--- Start of Supplied records ---

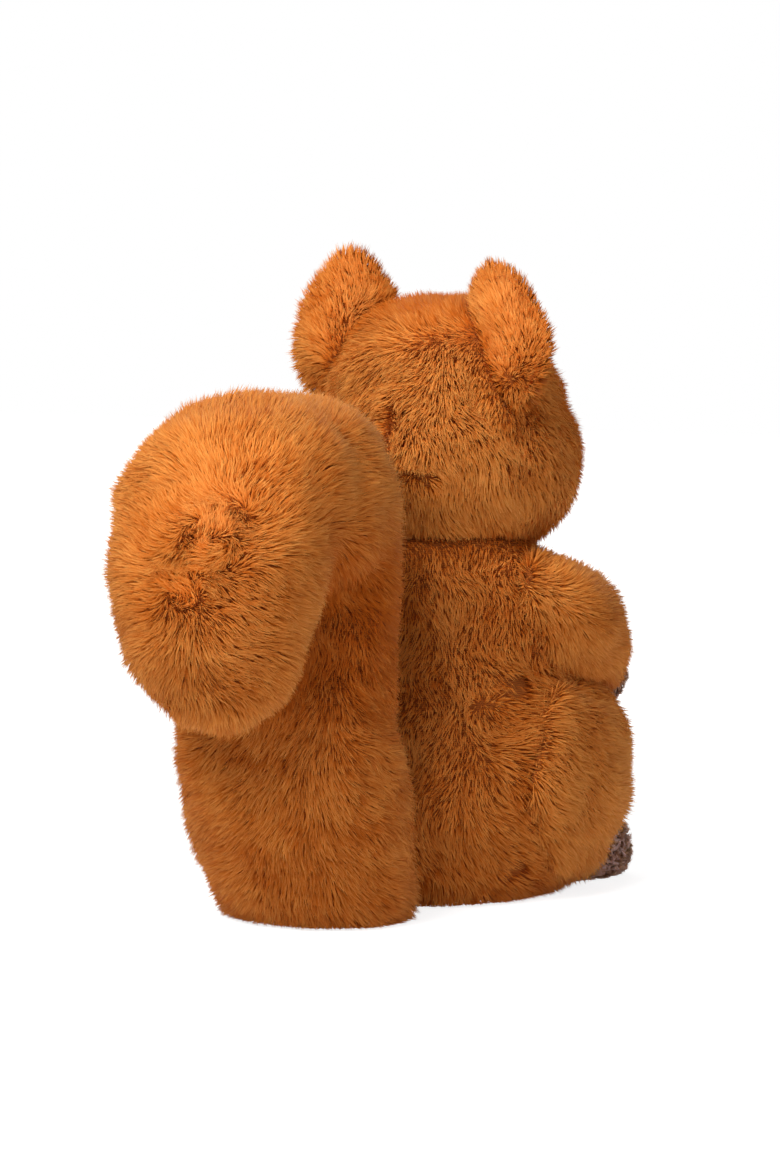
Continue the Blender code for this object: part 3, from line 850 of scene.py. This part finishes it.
def nap(skin, node, name, plan, comb):
    """The short pile of an ear's lining."""
    pile = bpy.context.scene.squirrel_lining
    rng = np.random.default_rng(plan.seed)
    roots, normals = scatter(skin, plan.strands, rng)
    way, _ = combed(roots, normals, comb, plan.seed * 10, 18.0, 12.0, rng)
    length = pile.length * rng.uniform(0.7, 1.15, len(roots))
    foot = roots - normals * 0.0003
    bend = foot + unit(normals + way * 0.35) * (length * 0.45)[:, None]
    end = bend + unit(normals * 0.7 + way) * (length * 0.6)[:, None]
    clear = keep_out(end, node)
    foot, bend, end, normals = foot[clear], bend[clear], end[clear], normals[clear]
    tones = plan.tone + 0.2 * rng.normal(size=len(foot))
    roll = np.radians(rng.uniform(-55, 55, len(foot)))
    width = pile.width * rng.uniform(0.75, 1.2, len(foot))
    lines = np.stack([foot, bend, end], axis=1)
    strand_piece(name, lines, width, roll, normals, tones, "lining_pile", 0.4)


# How each form is combed

# The fur turns away from the line of a parting, and its strands are shorter there
Parting = namedtuple("Parting", "start end reach short_reach shortening")
HEAD_SEAM = Parting(
    Vector((-0.002, 0.036, 0.196)), Vector((-0.001, 0.040, 0.170)), 0.009, 0.006, 0.4
)
HEAD_DIMPLE = Parting(
    Vector((-0.011, 0.0405, 0.1665)), Vector((-0.020, 0.038, 0.1655)), 0.008, 0.006, 0.4
)
FLANK_PIT = Parting(
    Vector((-0.045, 0.028, 0.079)), Vector((-0.042, 0.030, 0.0785)), 0.010, 0.007, 0.45
)

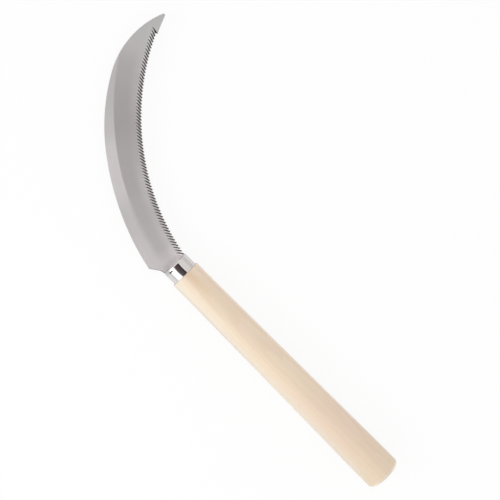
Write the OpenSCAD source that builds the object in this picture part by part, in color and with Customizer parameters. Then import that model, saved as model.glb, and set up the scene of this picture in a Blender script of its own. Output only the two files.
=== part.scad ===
// Serrated harvest sickle. A curved steel blade, toothed along its hollow edge, seats on a
// pressed metal ferrule. Its tang runs through the ferrule into a turned wooden handle,
// and one nail driven up from the underside holds ferrule, handle and tang together.
// Millimetres. The origin is the centre of the flat butt face. +Y runs along the handle
// towards the blade, +X towards the hollow side of the curve, +Z out of the toothed face.

/* [Handle] */
// Length of the wooden handle, from the butt face to the ferrule
handle_len = 213; // [180:1:260]
// Diameter of the handle just behind the ferrule
front_d = 24; // [23.4:0.1:27]
// Length of the straight stretch behind the ferrule
front_len = 22; // [6:1:50]
// Diameter of the parallel tail at the butt
tail_d = 28.2; // [25:0.1:34]
// Length of the tail, from the butt face to where the taper starts
tail_len = 16; // [10:0.5:30]
// Radius of the rounding round the butt face
butt_round = 3.2; // [1:0.1:6]
// Radius of the rounding of the wood behind the ferrule
shoulder_round = 0.8; // [0.2:0.1:1]

/* [Ferrule] */
// Outside diameter of the ferrule
ferrule_d = 21.4; // [19:0.1:22]
// Length of the ferrule, from the wood to its front face
ferrule_len = 11; // [9:0.5:16]
// Thickness of the ferrule's metal
ferrule_wall = 0.6; // [0.5:0.1:1]
// Outside radius of the ferrule's rounded nose
nose_round = 1.1; // [1.1:0.1:2.2]
// Length of each staked dent, round the ferrule
dent_len = 3.4; // [1:0.1:4]
// Width of each staked dent, along the ferrule
dent_w = 0.9; // [0.4:0.1:1.6]
// Depth of each staked dent
dent_depth = 0.35; // [0.1:0.05:0.4]
// Distance of the dents behind the ferrule's front face
dent_setback = 2.3; // [2:0.1:4]
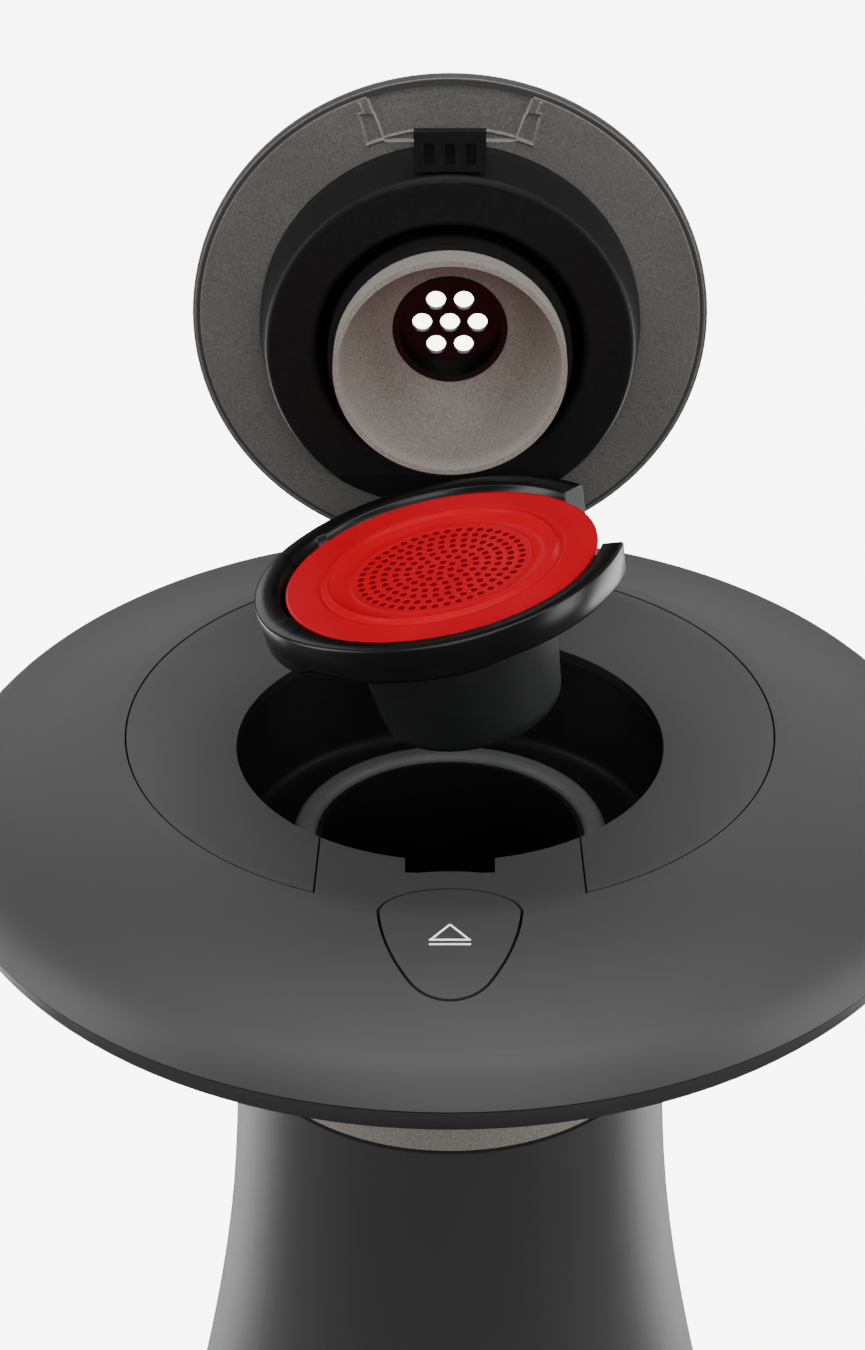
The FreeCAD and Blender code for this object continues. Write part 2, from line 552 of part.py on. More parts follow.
# ---------------------------------------------------------------- drip tray
TRAY = FreeCAD.Placement(V(0, -size("niche_y"), 0), FreeCAD.Rotation())
keep("drip_tray", turned("DripTray", [
    ("0", "foot_z + 0.3"), ("tray_rad - 2", "foot_z + 0.3", "2"), ("tray_rad", "foot_z + 2.3"),
    ("tray_rad", "tray_top"), ("tray_rad - 2", "tray_top"), ("tray_rad - 2", "tray_top - 3"),
    ("tray_rad - 4", "tray_top - 3"), ("tray_rad - 4", "foot_z + 2.5"), ("0", "foot_z + 2.5")]), TRAY)
grate = padded("DripGrate", lambda sk: circle(sk, "tray_rad - 2.4"), "tray_top - 2.9", "2.6")
slot = pocket(grate, box_outline(sketch(grate, offset="tray_top + 1"), "9", "-1.2", "27", "1.2"), "6")
polar(grate, slot, 16)
keep("drip_grate", grate, TRAY)

# ---------------------------------------------------------------- lid, drawn closed
OPEN = FreeCAD.Placement(V(), FreeCAD.Rotation(V(1, 0, 0), -SIZES["open_angle"]),
                         V(0, size("pivot_y"), size("pivot_z")))
cover = turned("LidCover", [
    ("boss_base + 0.3", "rim_z + 1.9"), ("lid_rad - 2.2", "rim_z + 1.9"), ("lid_rad - 2.2", "rim_z"),
    ("lid_rad - 0.6", "rim_z", "0.6"), ("lid_rad", "rim_z + 0.6"), ("lid_rad", "rim_z + 1.5", "60"),
    ("cover_hole + 3", "rim_z + lid_top", "3"), ("cover_hole", "rim_z + lid_top - 3"),
    ("cover_hole", "rim_z + 2.2"), ("cover_hole + 2", "rim_z + 2.2"), ("cover_hole + 2",
                                                                       "rim_z + lid_top - 4"),
    ("boss_base + 0.3", "rim_z + 6")])
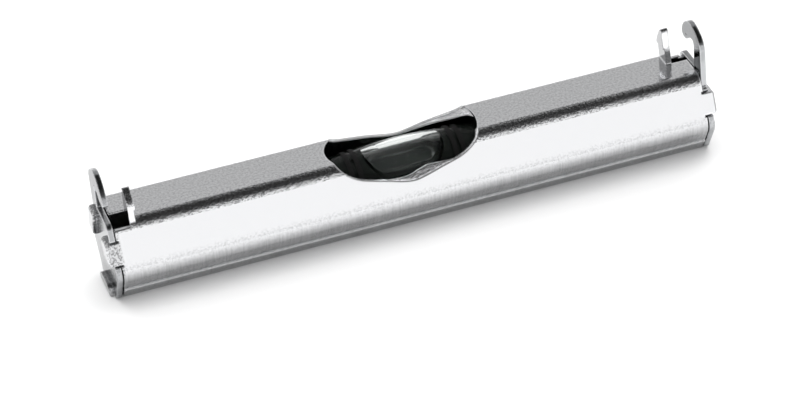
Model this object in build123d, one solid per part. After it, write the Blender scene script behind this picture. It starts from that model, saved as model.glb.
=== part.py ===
from build123d import *
import math
import os

# Pocket line level: a folded sheet body, two hooked end plates and a bubble vial in a top window
# Millimetres, origin at the middle of the bottom face, X along the body, Y to the back, Z up

# Vial, the piece that the body is folded round
vial_r = 4.2
vial_wall = 0.7
vial_length = 27.2
vial_chamfer = 0.8
vial_end_wall = 0.9
barrel_r = 80.0
bore_straight = 11.6
bore_end_wall = 0.5
vial_top_gap = 0.2
vial_side_gap = 0.17
vial_floor_gap = 1.5

# Body
body_length = 76.2
sheet = 0.5
wall_lean = 19.33
widest_z = 4.6
bottom_half = 2.9
front_corner_r = 1.75
back_corner_r = 0.6
side_corner_r = 1.9
bottom_corner_r = 0.8

# Seam low on the front wall
seam_z = 2.08
seam_rise = 1.5
seam_step = 0.22

# End plates
end_gap = 0.2
plate_t = 0.7
plate_fit = 0.1
plate_corner_r = 0.9

# Ears of the body folded over the end plates
ear_above_widest = 1.65
front_ear_width = 2.6
back_ear_rise = 1.1
side_ear_flap = 2.2
side_ear_round = 0.5
bottom_ear_half = 2.1
bottom_ear_flap = 1.6
bottom_ear_round = 0.9
ear_bulge = 0.65
ear_fold_r = 0.45
ear_gap = 0.25
relief_width = 0.28
relief_depth = 0.22

# Hook: sizes from the plate top, outline as shares of its span and crown height
hook_outer = 3.3
hook_shaft = 2.18
hook_span = 6.02
hook_straight = 3.4
hook_crown = 2.32
hook_over = [(0.125, 0.58), (0.316, 0.862), (0.515, 1.0), (0.698, 0.94), (0.864, 0.647), (0.963, 0.302)]
hook_under = [(0.95, -0.207), (0.855, -0.293), (0.764, -0.259), (0.65, -0.08), (0.53, 0.11), (0.43, 0.13)]
hook_throat = 0.388
dimple_r = 0.2
dimple_depth = 0.12
dimple_share = (0.748, 0.022)
left_hook_reach = 0.4
left_hook_droop = 0.33

# Finger and notch beside each hook
notch_length = 2.05
notch_start = 0.87
notch_depth = 0.82
finger_width = 2.25
right_finger_height = 5.1
right_finger_fold = 2.3
right_finger_lean = 3.0
left_finger_height = 3.4
left_finger_fold = 1.1
finger_lower_t = 0.72
finger_upper_t = 0.92

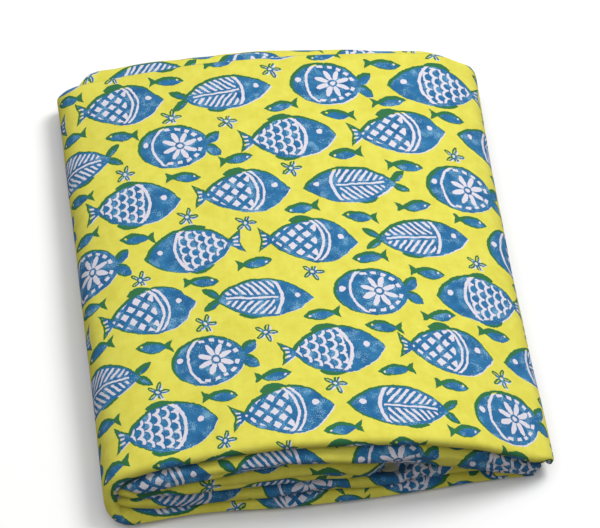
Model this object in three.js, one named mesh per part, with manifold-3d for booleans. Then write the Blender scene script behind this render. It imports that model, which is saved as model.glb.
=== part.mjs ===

--- End of Supplied records ---

● Aim of the exercise:
In the listing above, find the line containing "Model this object in three.js, one", then reproduce it and each line after it through the end, exactly and with nothing added.

● Expected output:
Model this object in three.js, one named mesh per part, with manifold-3d for booleans. Then write the Blender scene script behind this render. It imports that model, which is saved as model.glb.
=== part.mjs ===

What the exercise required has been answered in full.